• Your task
Write out the data again in full, exactly as it reads.
[Start Excerpted data]
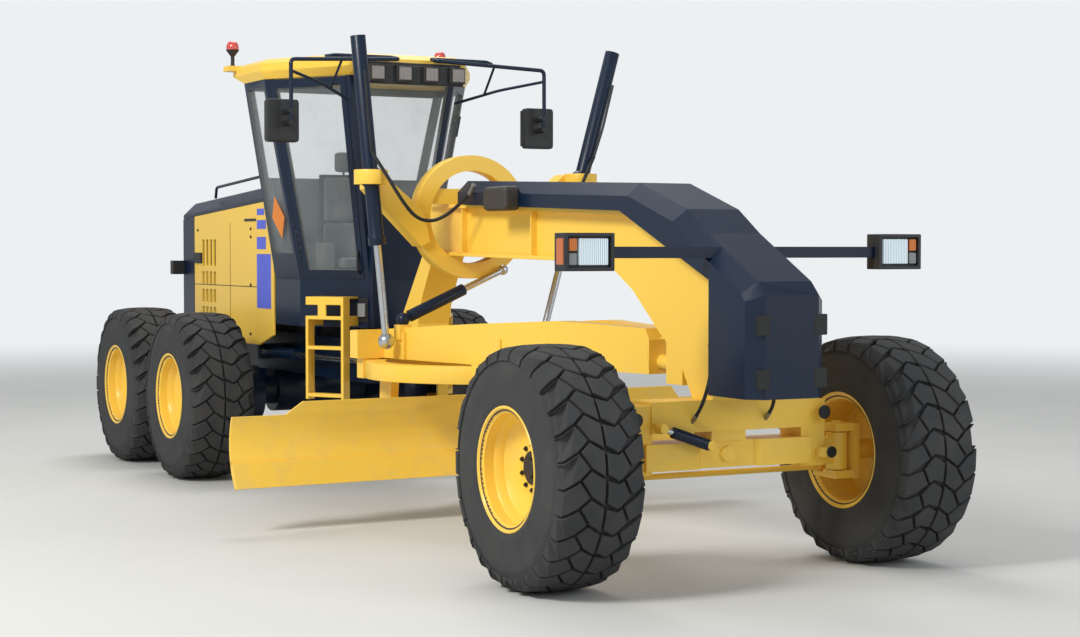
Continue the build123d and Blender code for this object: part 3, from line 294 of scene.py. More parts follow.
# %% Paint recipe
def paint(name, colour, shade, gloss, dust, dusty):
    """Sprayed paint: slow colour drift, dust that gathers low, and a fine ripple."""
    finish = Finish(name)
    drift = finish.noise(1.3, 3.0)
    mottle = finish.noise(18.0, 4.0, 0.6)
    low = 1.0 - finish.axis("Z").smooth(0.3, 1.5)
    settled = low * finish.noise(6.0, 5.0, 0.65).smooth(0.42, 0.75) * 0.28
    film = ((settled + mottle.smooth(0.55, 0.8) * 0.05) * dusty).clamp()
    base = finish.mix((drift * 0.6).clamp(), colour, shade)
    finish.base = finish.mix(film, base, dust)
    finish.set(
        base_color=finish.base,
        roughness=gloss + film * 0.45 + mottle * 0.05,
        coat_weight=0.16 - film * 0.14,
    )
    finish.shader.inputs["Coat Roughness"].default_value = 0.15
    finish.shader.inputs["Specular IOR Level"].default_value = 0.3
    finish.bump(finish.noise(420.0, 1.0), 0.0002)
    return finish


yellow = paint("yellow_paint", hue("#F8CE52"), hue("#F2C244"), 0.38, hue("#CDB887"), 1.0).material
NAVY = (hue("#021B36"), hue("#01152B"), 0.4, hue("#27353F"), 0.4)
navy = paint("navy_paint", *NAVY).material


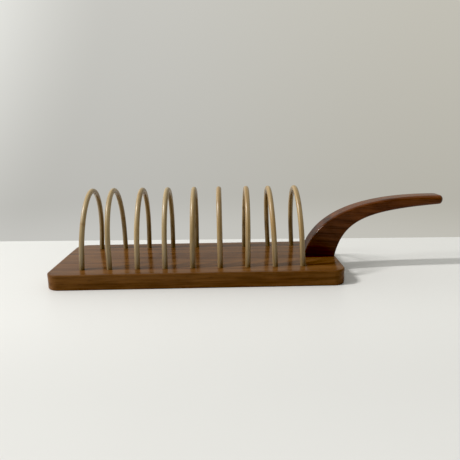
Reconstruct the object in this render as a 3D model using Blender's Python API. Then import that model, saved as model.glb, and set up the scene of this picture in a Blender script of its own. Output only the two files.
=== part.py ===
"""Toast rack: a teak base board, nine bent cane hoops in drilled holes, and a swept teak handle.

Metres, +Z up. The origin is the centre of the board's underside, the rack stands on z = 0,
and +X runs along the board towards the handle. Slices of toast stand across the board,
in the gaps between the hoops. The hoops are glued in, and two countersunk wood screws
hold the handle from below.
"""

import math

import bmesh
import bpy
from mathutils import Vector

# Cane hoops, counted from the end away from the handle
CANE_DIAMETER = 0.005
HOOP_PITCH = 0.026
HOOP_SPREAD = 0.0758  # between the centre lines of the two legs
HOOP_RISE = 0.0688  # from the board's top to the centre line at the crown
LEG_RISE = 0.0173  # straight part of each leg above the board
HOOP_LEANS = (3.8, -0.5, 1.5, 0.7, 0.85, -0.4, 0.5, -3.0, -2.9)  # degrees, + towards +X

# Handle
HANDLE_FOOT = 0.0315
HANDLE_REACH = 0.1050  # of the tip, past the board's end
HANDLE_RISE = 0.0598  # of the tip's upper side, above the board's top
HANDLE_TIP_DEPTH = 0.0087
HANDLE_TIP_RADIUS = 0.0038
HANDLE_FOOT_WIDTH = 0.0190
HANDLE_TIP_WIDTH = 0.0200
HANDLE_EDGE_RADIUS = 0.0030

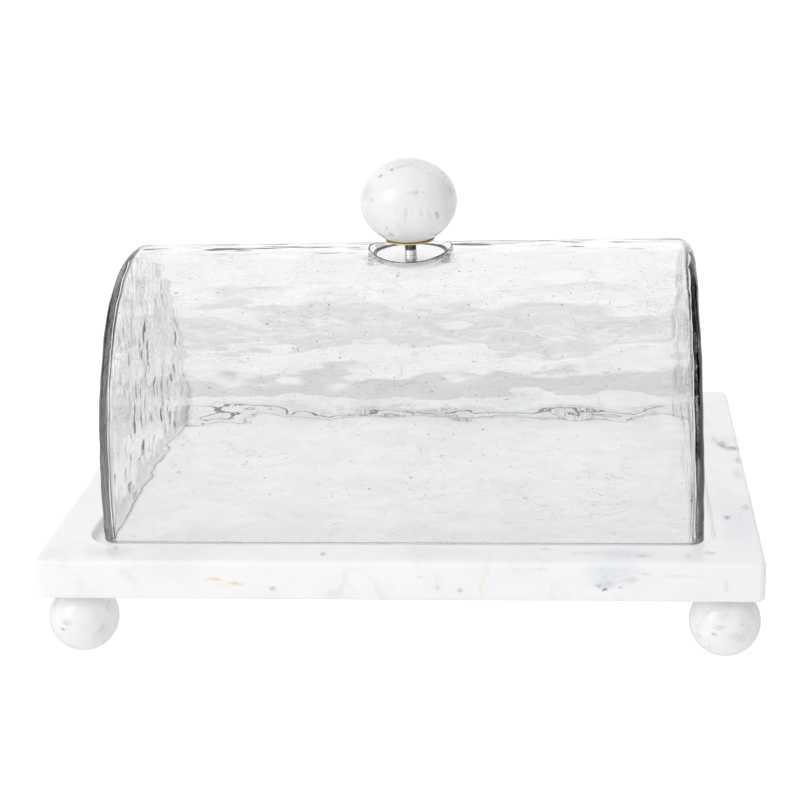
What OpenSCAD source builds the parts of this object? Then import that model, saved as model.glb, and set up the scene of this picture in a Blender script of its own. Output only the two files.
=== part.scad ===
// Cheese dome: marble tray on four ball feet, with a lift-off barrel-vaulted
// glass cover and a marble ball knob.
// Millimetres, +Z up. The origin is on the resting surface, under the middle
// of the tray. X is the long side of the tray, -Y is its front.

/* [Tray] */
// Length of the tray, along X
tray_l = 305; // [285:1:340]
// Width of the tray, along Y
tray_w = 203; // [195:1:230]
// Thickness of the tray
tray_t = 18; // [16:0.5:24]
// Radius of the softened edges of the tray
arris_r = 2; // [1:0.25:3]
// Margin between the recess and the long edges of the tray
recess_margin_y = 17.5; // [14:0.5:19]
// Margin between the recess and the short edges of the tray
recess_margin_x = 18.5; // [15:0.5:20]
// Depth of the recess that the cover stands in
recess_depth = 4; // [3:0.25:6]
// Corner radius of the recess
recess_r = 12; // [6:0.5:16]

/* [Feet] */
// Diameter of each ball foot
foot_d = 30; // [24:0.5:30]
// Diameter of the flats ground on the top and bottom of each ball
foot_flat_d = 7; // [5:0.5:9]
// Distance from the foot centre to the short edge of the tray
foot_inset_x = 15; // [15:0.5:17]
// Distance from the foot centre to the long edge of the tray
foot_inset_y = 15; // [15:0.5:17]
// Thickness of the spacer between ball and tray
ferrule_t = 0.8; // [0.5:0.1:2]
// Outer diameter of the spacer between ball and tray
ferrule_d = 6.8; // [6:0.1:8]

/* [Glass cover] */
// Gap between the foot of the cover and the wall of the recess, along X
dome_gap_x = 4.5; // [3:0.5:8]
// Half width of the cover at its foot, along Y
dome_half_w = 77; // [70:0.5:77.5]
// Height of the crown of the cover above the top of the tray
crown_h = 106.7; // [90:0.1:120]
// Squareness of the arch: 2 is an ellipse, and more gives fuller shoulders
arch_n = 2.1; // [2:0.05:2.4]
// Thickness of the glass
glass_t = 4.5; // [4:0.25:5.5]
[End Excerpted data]
• Exercise answer
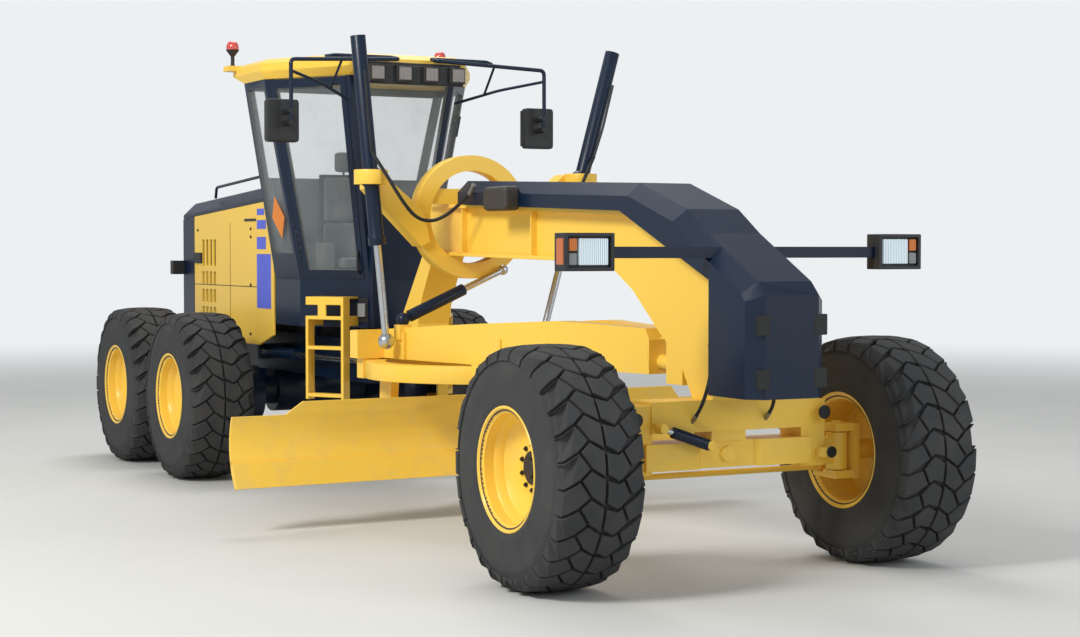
Continue the build123d and Blender code for this object: part 3, from line 294 of scene.py. More parts follow.
# %% Paint recipe
def paint(name, colour, shade, gloss, dust, dusty):
    """Sprayed paint: slow colour drift, dust that gathers low, and a fine ripple."""
    finish = Finish(name)
    drift = finish.noise(1.3, 3.0)
    mottle = finish.noise(18.0, 4.0, 0.6)
    low = 1.0 - finish.axis("Z").smooth(0.3, 1.5)
    settled = low * finish.noise(6.0, 5.0, 0.65).smooth(0.42, 0.75) * 0.28
    film = ((settled + mottle.smooth(0.55, 0.8) * 0.05) * dusty).clamp()
    base = finish.mix((drift * 0.6).clamp(), colour, shade)
    finish.base = finish.mix(film, base, dust)
    finish.set(
        base_color=finish.base,
        roughness=gloss + film * 0.45 + mottle * 0.05,
        coat_weight=0.16 - film * 0.14,
    )
    finish.shader.inputs["Coat Roughness"].default_value = 0.15
    finish.shader.inputs["Specular IOR Level"].default_value = 0.3
    finish.bump(finish.noise(420.0, 1.0), 0.0002)
    return finish


yellow = paint("yellow_paint", hue("#F8CE52"), hue("#F2C244"), 0.38, hue("#CDB887"), 1.0).material
NAVY = (hue("#021B36"), hue("#01152B"), 0.4, hue("#27353F"), 0.4)
navy = paint("navy_paint", *NAVY).material


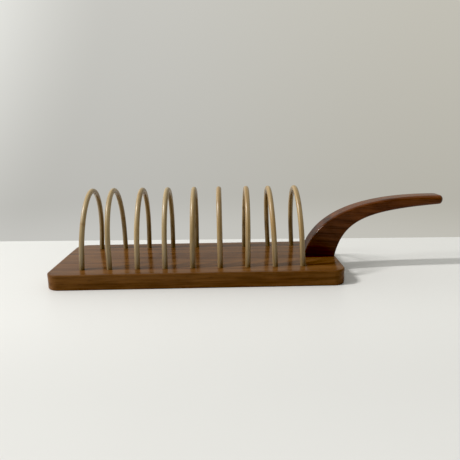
Reconstruct the object in this render as a 3D model using Blender's Python API. Then import that model, saved as model.glb, and set up the scene of this picture in a Blender script of its own. Output only the two files.
=== part.py ===
"""Toast rack: a teak base board, nine bent cane hoops in drilled holes, and a swept teak handle.

Metres, +Z up. The origin is the centre of the board's underside, the rack stands on z = 0,
and +X runs along the board towards the handle. Slices of toast stand across the board,
in the gaps between the hoops. The hoops are glued in, and two countersunk wood screws
hold the handle from below.
"""

import math

import bmesh
import bpy
from mathutils import Vector

# Cane hoops, counted from the end away from the handle
CANE_DIAMETER = 0.005
HOOP_PITCH = 0.026
HOOP_SPREAD = 0.0758  # between the centre lines of the two legs
HOOP_RISE = 0.0688  # from the board's top to the centre line at the crown
LEG_RISE = 0.0173  # straight part of each leg above the board
HOOP_LEANS = (3.8, -0.5, 1.5, 0.7, 0.85, -0.4, 0.5, -3.0, -2.9)  # degrees, + towards +X

# Handle
HANDLE_FOOT = 0.0315
HANDLE_REACH = 0.1050  # of the tip, past the board's end
HANDLE_RISE = 0.0598  # of the tip's upper side, above the board's top
HANDLE_TIP_DEPTH = 0.0087
HANDLE_TIP_RADIUS = 0.0038
HANDLE_FOOT_WIDTH = 0.0190
HANDLE_TIP_WIDTH = 0.0200
HANDLE_EDGE_RADIUS = 0.0030

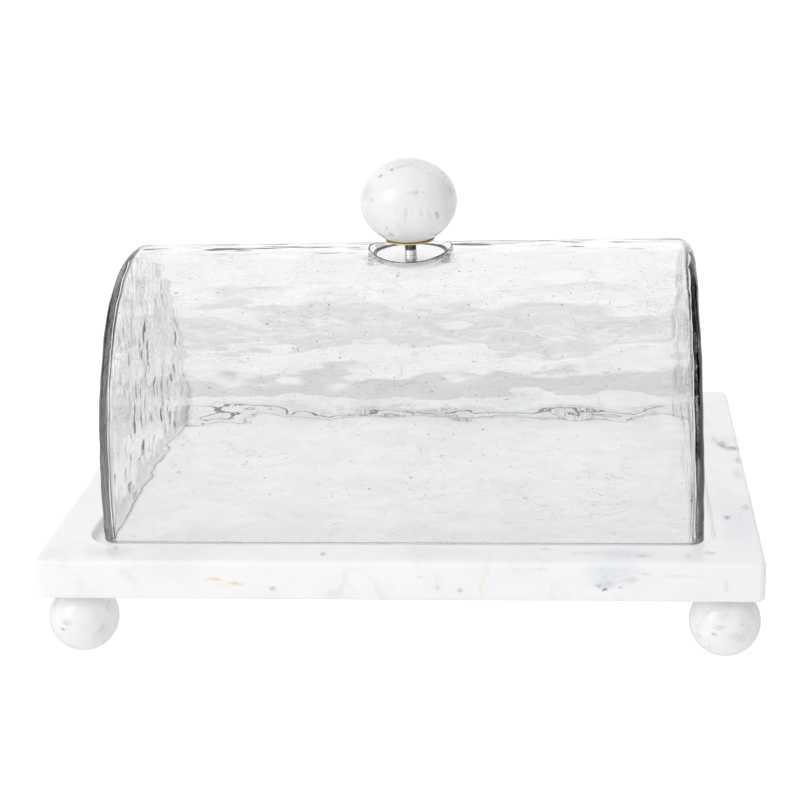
What OpenSCAD source builds the parts of this object? Then import that model, saved as model.glb, and set up the scene of this picture in a Blender script of its own. Output only the two files.
=== part.scad ===
// Cheese dome: marble tray on four ball feet, with a lift-off barrel-vaulted
// glass cover and a marble ball knob.
// Millimetres, +Z up. The origin is on the resting surface, under the middle
// of the tray. X is the long side of the tray, -Y is its front.

/* [Tray] */
// Length of the tray, along X
tray_l = 305; // [285:1:340]
// Width of the tray, along Y
tray_w = 203; // [195:1:230]
// Thickness of the tray
tray_t = 18; // [16:0.5:24]
// Radius of the softened edges of the tray
arris_r = 2; // [1:0.25:3]
// Margin between the recess and the long edges of the tray
recess_margin_y = 17.5; // [14:0.5:19]
// Margin between the recess and the short edges of the tray
recess_margin_x = 18.5; // [15:0.5:20]
// Depth of the recess that the cover stands in
recess_depth = 4; // [3:0.25:6]
// Corner radius of the recess
recess_r = 12; // [6:0.5:16]

/* [Feet] */
// Diameter of each ball foot
foot_d = 30; // [24:0.5:30]
// Diameter of the flats ground on the top and bottom of each ball
foot_flat_d = 7; // [5:0.5:9]
// Distance from the foot centre to the short edge of the tray
foot_inset_x = 15; // [15:0.5:17]
// Distance from the foot centre to the long edge of the tray
foot_inset_y = 15; // [15:0.5:17]
// Thickness of the spacer between ball and tray
ferrule_t = 0.8; // [0.5:0.1:2]
// Outer diameter of the spacer between ball and tray
ferrule_d = 6.8; // [6:0.1:8]

/* [Glass cover] */
// Gap between the foot of the cover and the wall of the recess, along X
dome_gap_x = 4.5; // [3:0.5:8]
// Half width of the cover at its foot, along Y
dome_half_w = 77; // [70:0.5:77.5]
// Height of the crown of the cover above the top of the tray
crown_h = 106.7; // [90:0.1:120]
// Squareness of the arch: 2 is an ellipse, and more gives fuller shoulders
arch_n = 2.1; // [2:0.05:2.4]
// Thickness of the glass
glass_t = 4.5; // [4:0.25:5.5]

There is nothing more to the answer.